Every entry must be duplicated precisely as written.

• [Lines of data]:
================================

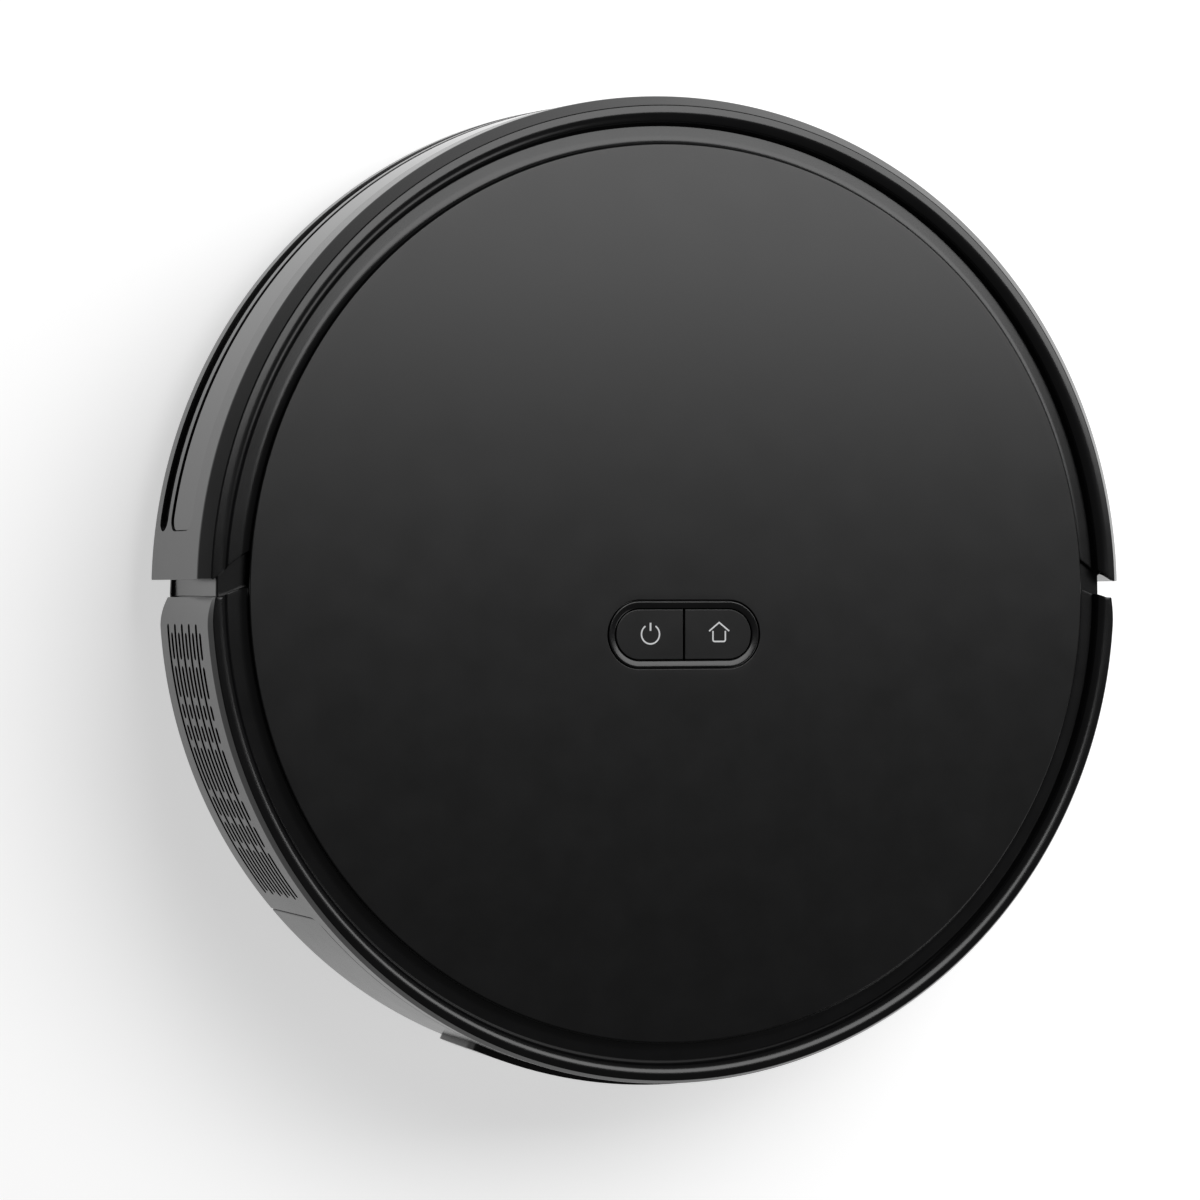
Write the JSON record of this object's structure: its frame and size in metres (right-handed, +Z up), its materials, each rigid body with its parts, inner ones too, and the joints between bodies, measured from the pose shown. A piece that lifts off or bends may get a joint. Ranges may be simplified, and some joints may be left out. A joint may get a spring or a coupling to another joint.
{
  "type": "robot vacuum",
  "caption": "Round low robot floor cleaner with a flat top panel, sprung front bumper, side vents, slide-out rear dust bin, driven wheels, front caster and spinning brushes.",
  "frame": {"origin": "on the floor, under the axis of the round body", "axes": "+Z up, +Y towards the bumper (the front), +X to the right side"},
  "size_m": [0.3296, 0.3272, 0.076],
  "materials": {
    "satin_black": "satin",
    "panel_black": "satin",
    "matte_black": "matte, fine texture",
    "window_black": "gloss",
    "dark_grey": "matte",
    "smoke": "smoked, clear",
    "rubber": "matte",
    "tyre": "matte",
    "steel": "satin",
    "brass": "bright",
    "board": "solder mask",
    "battery": "cell cans in blue shrink film",
    "motor_can": "cast case, satin",
    "filter": "pleated",
    "bristle": "bristle and blade"
  },
  "bodies": {
    "root": {"base_chassis": "matte_black", "upper_housing": "satin_black", "rear_shell": "satin_black", "top_panel": "panel_black", "button_bezel": "satin_black", "control_board": "board", "battery_pack": "battery", "battery_door": "matte_black", "main_board": "board", "dc_jack": "matte_black", "roller_gearbox": "dark_grey", "roller_bearing": "dark_grey", "brush_guard": "satin_black", "fan_housing": "dark_grey", "fan_motor": "steel", "wheel_pivot_pin_left": "steel", "suspension_spring_left": "steel", "bumper_spring_left": "steel", "side_brush_motor_left": "motor_can", "battery_door_screw_left": "steel", "charging_contact_left": "brass", "wheel_pivot_pin_right": "steel", "suspension_spring_right": "steel", "bumper_spring_right": "steel", "side_brush_motor_right": "motor_can", "battery_door_screw_right": "steel", "charging_contact_right": "brass", "cliff_sensor_left": "window_black", "cliff_sensor_front": "window_black", "cliff_sensor_right": "window_black", "base_screw_1": "steel", "base_screw_2": "steel", "base_screw_3": "steel", "base_screw_4": "steel"},
    "bumper": {"bumper": "satin_black", "ir_window": "window_black"},
    "power_button": {"power_button": "panel_black"},
    "home_button": {"home_button": "panel_black"},
    "power_rocker": {"power_rocker": "satin_black"},
    "main_roller": {"main_roller": "bristle"},
    "fan_impeller": {"fan_impeller": "dark_grey"},
    "caster_fork": {"caster_fork": "matte_black", "caster_axle": "steel"},
    "caster_wheel": {"caster_wheel": "rubber"},
    "dust_bin": {"bin_tub": "smoke", "bin_cover": "satin_black", "filter_frame": "matte_black", "hepa_filter": "filter"},
    "bin_button": {"bin_button": "satin_black"},
    "bin_door": {"bin_door": "smoke"},
    "wheel_arm_left": {"wheel_arm_left": "dark_grey"},
    "wheel_left": {"tyre_left": "tyre", "wheel_hub_left": "dark_grey"},
    "side_brush_left": {"side_brush_left": "bristle", "side_brush_screw_left": "steel"},
    "wheel_arm_right": {"wheel_arm_right": "dark_grey"},
    "wheel_right": {"tyre_right": "tyre", "wheel_hub_right": "dark_grey"},
    "side_brush_right": {"side_brush_right": "bristle", "side_brush_screw_right": "steel"}
  },
  "joints": [
    {"name": "bumper_slide", "type": "slide", "parent": "root", "child": "bumper", "axis": [0, -1, 0], "range_m": [0, 0.004], "stiffness_N_per_m": 400, "springref_m": -0.004, "deforming": ["bumper_spring_left", "bumper_spring_right"]},
    {"name": "power_press", "type": "slide", "parent": "root", "child": "power_button", "axis": [0, 0, -1], "range_m": [0, 0.0006], "stiffness_N_per_m": 900, "springref_m": -0.0008},
    {"name": "home_press", "type": "slide", "parent": "root", "child": "home_button", "axis": [0, 0, -1], "range_m": [0, 0.0006], "stiffness_N_per_m": 900, "springref_m": -0.0008},
    {"name": "power_rocker_tilt", "type": "hinge", "parent": "root", "child": "power_rocker", "pos_m": [0.15061, -0.03477, 0.047], "axis": [0, 0, 1], "range_deg": [0, 11]},
    {"name": "main_roller_spin", "type": "hinge", "parent": "root", "child": "main_roller", "pos_m": [0, -0.03, 0.0185], "axis": [1, 0, 0], "continuous": true},
    {"name": "fan_spin", "type": "hinge", "parent": "root", "child": "fan_impeller", "pos_m": [-0.096, -0.0785, 0.03], "axis": [0, 0, 1], "continuous": true},
    {"name": "caster_swivel", "type": "hinge", "parent": "root", "child": "caster_fork", "pos_m": [0, 0.108, 0.03], "axis": [0, 0, 1], "continuous": true},
    {"name": "caster_roll", "type": "hinge", "parent": "caster_fork", "child": "caster_wheel", "pos_m": [0, 0.103, 0.01], "axis": [1, 0, 0], "continuous": true},
    {"name": "bin_slide", "type": "slide", "parent": "root", "child": "dust_bin", "axis": [0, -1, 0], "range_m": [0, 0.14]},
    {"name": "bin_button_press", "type": "slide", "parent": "dust_bin", "child": "bin_button", "axis": [0, 1, 0], "range_m": [0, 0.0025], "stiffness_N_per_m": 900, "springref_m": -0.001},
    {"name": "bin_door_hinge", "type": "hinge", "parent": "dust_bin", "child": "bin_door", "pos_m": [0, -0.062, 0.0193], "axis": [-1, 0, 0], "range_deg": [0, 75]},
    {"name": "suspension_left", "type": "hinge", "parent": "root", "child": "wheel_arm_left", "pos_m": [-0.098, 0.039, 0.03], "axis": [1, 0, 0], "range_deg": [0, 25], "stiffness_Nm_per_rad": 0.2, "springref_deg": 34.38, "deforming": ["suspension_spring_left"]},
    {"name": "wheel_spin_left", "type": "hinge", "parent": "wheel_arm_left", "child": "wheel_left", "pos_m": [-0.118, -0.005, 0.033], "axis": [1, 0, 0], "continuous": true},
    {"name": "side_brush_spin_left", "type": "hinge", "parent": "root", "child": "side_brush_left", "pos_m": [-0.08839, 0.08839, 0.009], "axis": [0, 0, 1], "continuous": true},
    {"name": "suspension_right", "type": "hinge", "parent": "root", "child": "wheel_arm_right", "pos_m": [0.098, 0.039, 0.03], "axis": [1, 0, 0], "range_deg": [0, 25], "stiffness_Nm_per_rad": 0.2, "springref_deg": 34.38, "deforming": ["suspension_spring_right"]},
    {"name": "wheel_spin_right", "type": "hinge", "parent": "wheel_arm_right", "child": "wheel_right", "pos_m": [0.118, -0.005, 0.033], "axis": [1, 0, 0], "continuous": true},
    {"name": "side_brush_spin_right", "type": "hinge", "parent": "root", "child": "side_brush_right", "pos_m": [0.08839, 0.08839, 0.009], "axis": [0, 0, 1], "continuous": true}
  ],
  "couplings": [
    {"joint": "bin_door_hinge", "follows": "bin_slide", "rad_per_m": 9.3}
  ]
}
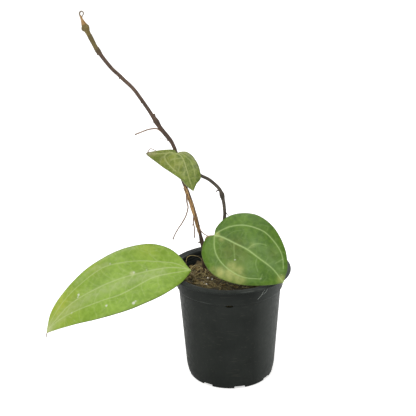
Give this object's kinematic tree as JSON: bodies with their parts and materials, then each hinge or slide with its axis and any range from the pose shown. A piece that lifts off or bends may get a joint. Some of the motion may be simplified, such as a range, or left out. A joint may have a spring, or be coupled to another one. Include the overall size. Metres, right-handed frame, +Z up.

================================

• [Task output]:
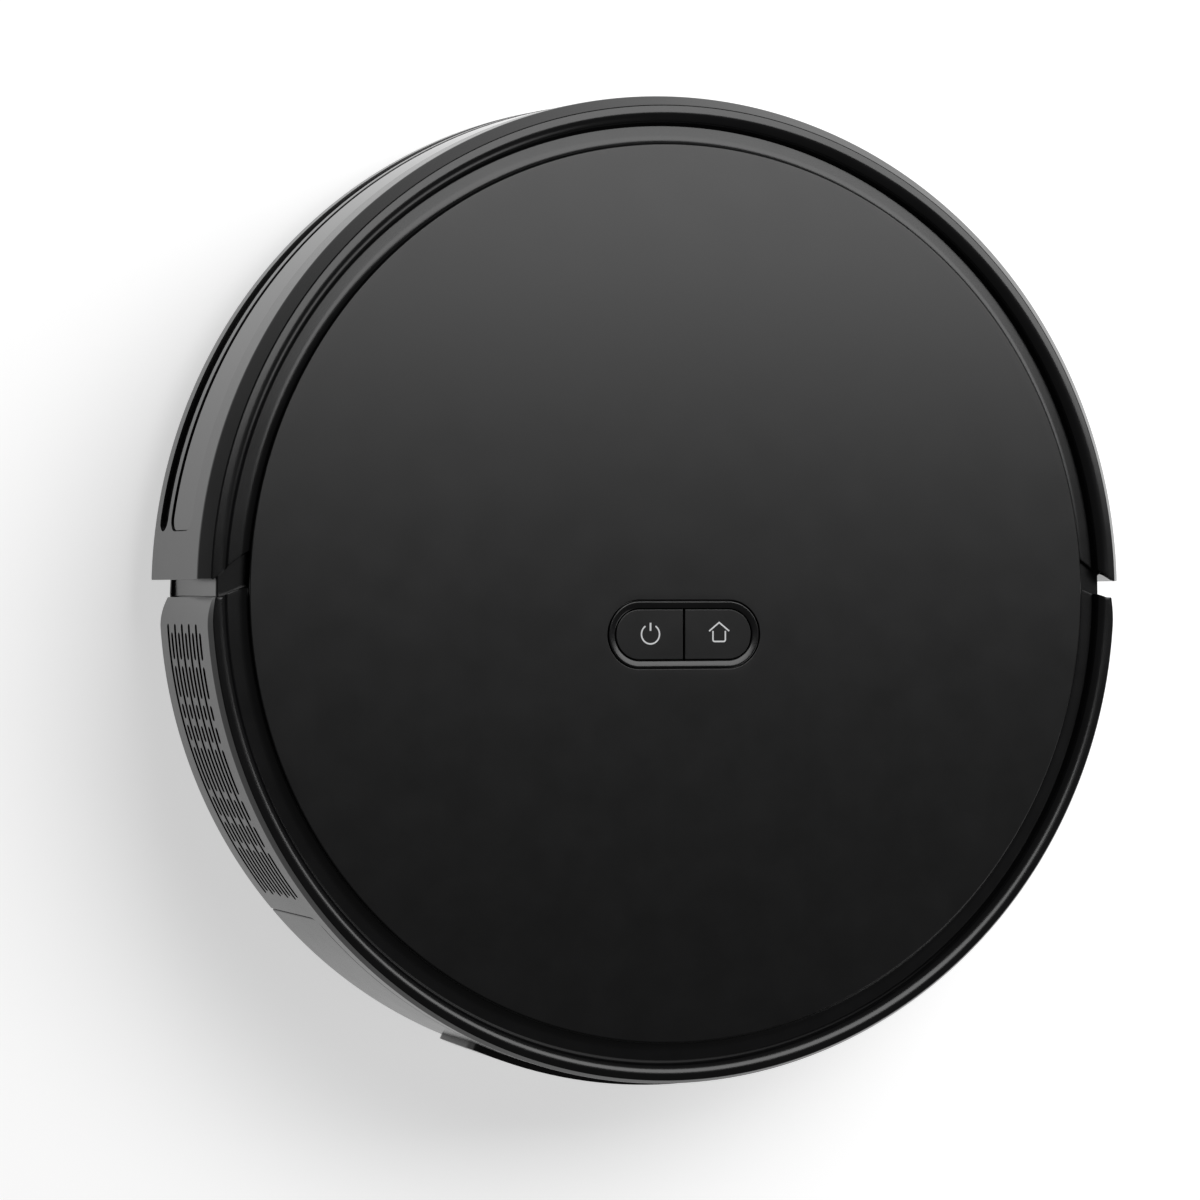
Write the JSON record of this object's structure: its frame and size in metres (right-handed, +Z up), its materials, each rigid body with its parts, inner ones too, and the joints between bodies, measured from the pose shown. A piece that lifts off or bends may get a joint. Ranges may be simplified, and some joints may be left out. A joint may get a spring or a coupling to another joint.
{
  "type": "robot vacuum",
  "caption": "Round low robot floor cleaner with a flat top panel, sprung front bumper, side vents, slide-out rear dust bin, driven wheels, front caster and spinning brushes.",
  "frame": {"origin": "on the floor, under the axis of the round body", "axes": "+Z up, +Y towards the bumper (the front), +X to the right side"},
  "size_m": [0.3296, 0.3272, 0.076],
  "materials": {
    "satin_black": "satin",
    "panel_black": "satin",
    "matte_black": "matte, fine texture",
    "window_black": "gloss",
    "dark_grey": "matte",
    "smoke": "smoked, clear",
    "rubber": "matte",
    "tyre": "matte",
    "steel": "satin",
    "brass": "bright",
    "board": "solder mask",
    "battery": "cell cans in blue shrink film",
    "motor_can": "cast case, satin",
    "filter": "pleated",
    "bristle": "bristle and blade"
  },
  "bodies": {
    "root": {"base_chassis": "matte_black", "upper_housing": "satin_black", "rear_shell": "satin_black", "top_panel": "panel_black", "button_bezel": "satin_black", "control_board": "board", "battery_pack": "battery", "battery_door": "matte_black", "main_board": "board", "dc_jack": "matte_black", "roller_gearbox": "dark_grey", "roller_bearing": "dark_grey", "brush_guard": "satin_black", "fan_housing": "dark_grey", "fan_motor": "steel", "wheel_pivot_pin_left": "steel", "suspension_spring_left": "steel", "bumper_spring_left": "steel", "side_brush_motor_left": "motor_can", "battery_door_screw_left": "steel", "charging_contact_left": "brass", "wheel_pivot_pin_right": "steel", "suspension_spring_right": "steel", "bumper_spring_right": "steel", "side_brush_motor_right": "motor_can", "battery_door_screw_right": "steel", "charging_contact_right": "brass", "cliff_sensor_left": "window_black", "cliff_sensor_front": "window_black", "cliff_sensor_right": "window_black", "base_screw_1": "steel", "base_screw_2": "steel", "base_screw_3": "steel", "base_screw_4": "steel"},
    "bumper": {"bumper": "satin_black", "ir_window": "window_black"},
    "power_button": {"power_button": "panel_black"},
    "home_button": {"home_button": "panel_black"},
    "power_rocker": {"power_rocker": "satin_black"},
    "main_roller": {"main_roller": "bristle"},
    "fan_impeller": {"fan_impeller": "dark_grey"},
    "caster_fork": {"caster_fork": "matte_black", "caster_axle": "steel"},
    "caster_wheel": {"caster_wheel": "rubber"},
    "dust_bin": {"bin_tub": "smoke", "bin_cover": "satin_black", "filter_frame": "matte_black", "hepa_filter": "filter"},
    "bin_button": {"bin_button": "satin_black"},
    "bin_door": {"bin_door": "smoke"},
    "wheel_arm_left": {"wheel_arm_left": "dark_grey"},
    "wheel_left": {"tyre_left": "tyre", "wheel_hub_left": "dark_grey"},
    "side_brush_left": {"side_brush_left": "bristle", "side_brush_screw_left": "steel"},
    "wheel_arm_right": {"wheel_arm_right": "dark_grey"},
    "wheel_right": {"tyre_right": "tyre", "wheel_hub_right": "dark_grey"},
    "side_brush_right": {"side_brush_right": "bristle", "side_brush_screw_right": "steel"}
  },
  "joints": [
    {"name": "bumper_slide", "type": "slide", "parent": "root", "child": "bumper", "axis": [0, -1, 0], "range_m": [0, 0.004], "stiffness_N_per_m": 400, "springref_m": -0.004, "deforming": ["bumper_spring_left", "bumper_spring_right"]},
    {"name": "power_press", "type": "slide", "parent": "root", "child": "power_button", "axis": [0, 0, -1], "range_m": [0, 0.0006], "stiffness_N_per_m": 900, "springref_m": -0.0008},
    {"name": "home_press", "type": "slide", "parent": "root", "child": "home_button", "axis": [0, 0, -1], "range_m": [0, 0.0006], "stiffness_N_per_m": 900, "springref_m": -0.0008},
    {"name": "power_rocker_tilt", "type": "hinge", "parent": "root", "child": "power_rocker", "pos_m": [0.15061, -0.03477, 0.047], "axis": [0, 0, 1], "range_deg": [0, 11]},
    {"name": "main_roller_spin", "type": "hinge", "parent": "root", "child": "main_roller", "pos_m": [0, -0.03, 0.0185], "axis": [1, 0, 0], "continuous": true},
    {"name": "fan_spin", "type": "hinge", "parent": "root", "child": "fan_impeller", "pos_m": [-0.096, -0.0785, 0.03], "axis": [0, 0, 1], "continuous": true},
    {"name": "caster_swivel", "type": "hinge", "parent": "root", "child": "caster_fork", "pos_m": [0, 0.108, 0.03], "axis": [0, 0, 1], "continuous": true},
    {"name": "caster_roll", "type": "hinge", "parent": "caster_fork", "child": "caster_wheel", "pos_m": [0, 0.103, 0.01], "axis": [1, 0, 0], "continuous": true},
    {"name": "bin_slide", "type": "slide", "parent": "root", "child": "dust_bin", "axis": [0, -1, 0], "range_m": [0, 0.14]},
    {"name": "bin_button_press", "type": "slide", "parent": "dust_bin", "child": "bin_button", "axis": [0, 1, 0], "range_m": [0, 0.0025], "stiffness_N_per_m": 900, "springref_m": -0.001},
    {"name": "bin_door_hinge", "type": "hinge", "parent": "dust_bin", "child": "bin_door", "pos_m": [0, -0.062, 0.0193], "axis": [-1, 0, 0], "range_deg": [0, 75]},
    {"name": "suspension_left", "type": "hinge", "parent": "root", "child": "wheel_arm_left", "pos_m": [-0.098, 0.039, 0.03], "axis": [1, 0, 0], "range_deg": [0, 25], "stiffness_Nm_per_rad": 0.2, "springref_deg": 34.38, "deforming": ["suspension_spring_left"]},
    {"name": "wheel_spin_left", "type": "hinge", "parent": "wheel_arm_left", "child": "wheel_left", "pos_m": [-0.118, -0.005, 0.033], "axis": [1, 0, 0], "continuous": true},
    {"name": "side_brush_spin_left", "type": "hinge", "parent": "root", "child": "side_brush_left", "pos_m": [-0.08839, 0.08839, 0.009], "axis": [0, 0, 1], "continuous": true},
    {"name": "suspension_right", "type": "hinge", "parent": "root", "child": "wheel_arm_right", "pos_m": [0.098, 0.039, 0.03], "axis": [1, 0, 0], "range_deg": [0, 25], "stiffness_Nm_per_rad": 0.2, "springref_deg": 34.38, "deforming": ["suspension_spring_right"]},
    {"name": "wheel_spin_right", "type": "hinge", "parent": "wheel_arm_right", "child": "wheel_right", "pos_m": [0.118, -0.005, 0.033], "axis": [1, 0, 0], "continuous": true},
    {"name": "side_brush_spin_right", "type": "hinge", "parent": "root", "child": "side_brush_right", "pos_m": [0.08839, 0.08839, 0.009], "axis": [0, 0, 1], "continuous": true}
  ],
  "couplings": [
    {"joint": "bin_door_hinge", "follows": "bin_slide", "rad_per_m": 9.3}
  ]
}
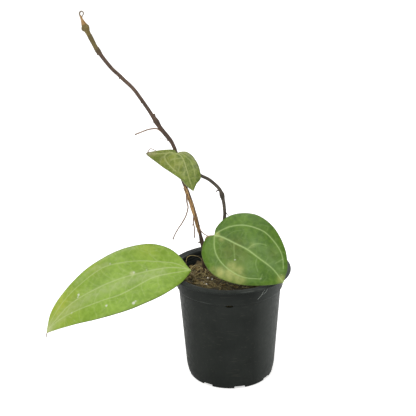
Give this object's kinematic tree as JSON: bodies with their parts and materials, then each hinge or slide with its axis and any range from the pose shown. A piece that lifts off or bends may get a joint. Some of the motion may be simplified, such as a range, or left out. A joint may have a spring, or be coupled to another one. Include the overall size. Metres, right-handed frame, +Z up.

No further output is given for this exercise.